The limited detention space will mean that current rates of Catch and Release — where border crossers and illegal aliens are released into the interior of the U.S. — will continueas they have throughout 2017 and 2018.
While reducing detention space for federal immigration officials, the spending deal ramps up what is known as “Alternative to Detention” (ATD) programs that effectively allow for illegal aliens and border crossers to be released into the U.S. with ankle monitors.
Homeland Security officials have previously told Breitbart News these programs are ineffective in monitoring border crossers and that illegal aliens who have been released put into ATD programs are rarely ever deported as federal officials lose track of them.
The Immigration and Customs Enforcement (ICE) — tasked with deporting the 12 to 22 million illegal aliens living in the U.S. — would not receive any additional funding to add enforcement and deportation agents to the agency, despite requests by Trump.
Though Trump has yet to confirm his support for the spending, White House aides have told the media that they believe the president will sign the deal.

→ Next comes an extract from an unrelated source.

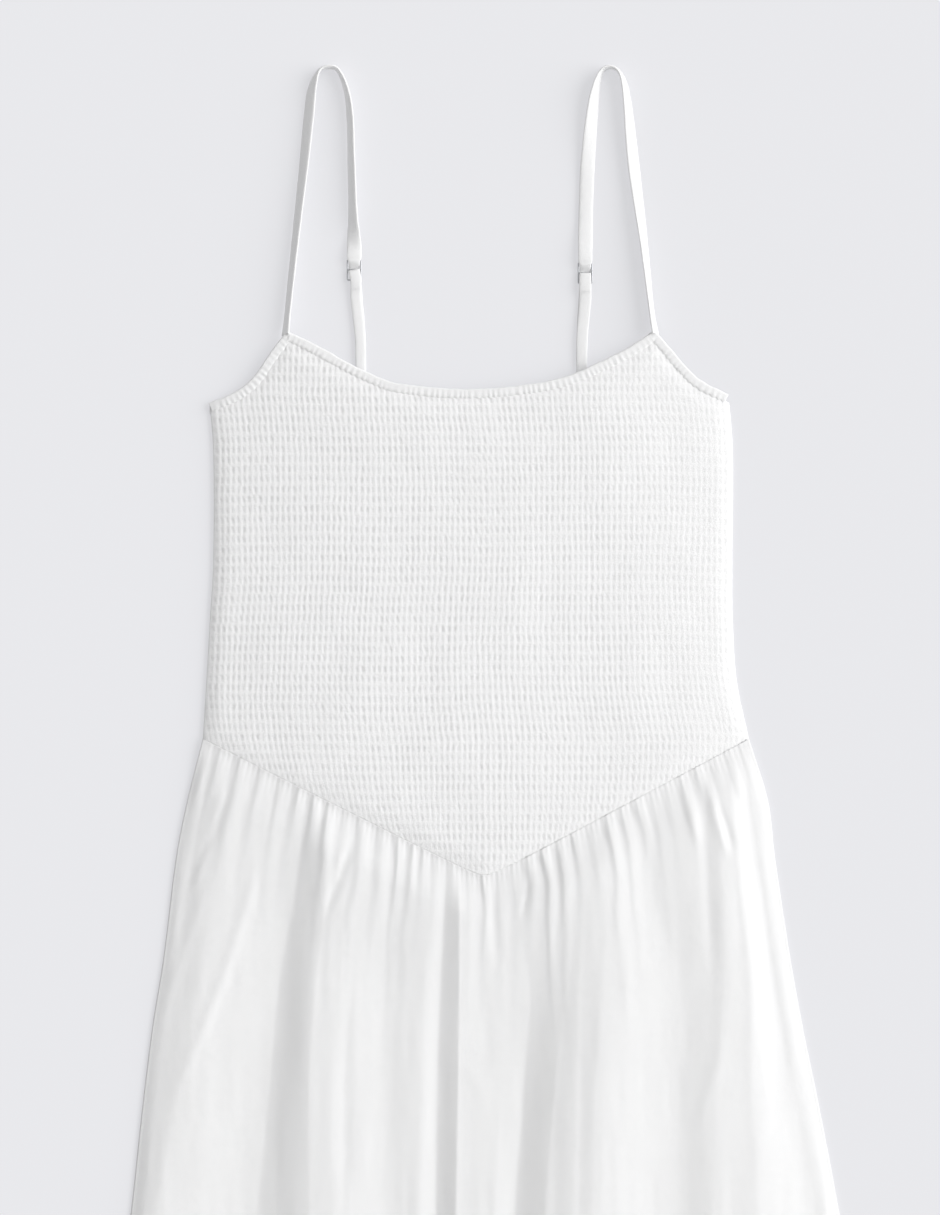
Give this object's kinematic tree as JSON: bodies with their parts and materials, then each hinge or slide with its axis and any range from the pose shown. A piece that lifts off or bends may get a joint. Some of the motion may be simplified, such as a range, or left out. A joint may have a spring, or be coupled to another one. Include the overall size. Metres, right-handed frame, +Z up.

Illegal immigration at the southern border is expected to reach levels that have not been seen since President George W. Bush if reforms are not implemented this year. Researchers project, at current rates, there will be more than 600,000 illegal aliens apprehended at the border this year. In December 2018, there were about 51,000 border crossers apprehended and 52,000 apprehended in November 2018. This is a two-month border crosser population that exceeds the total population of Tuscaloosa, Alabama.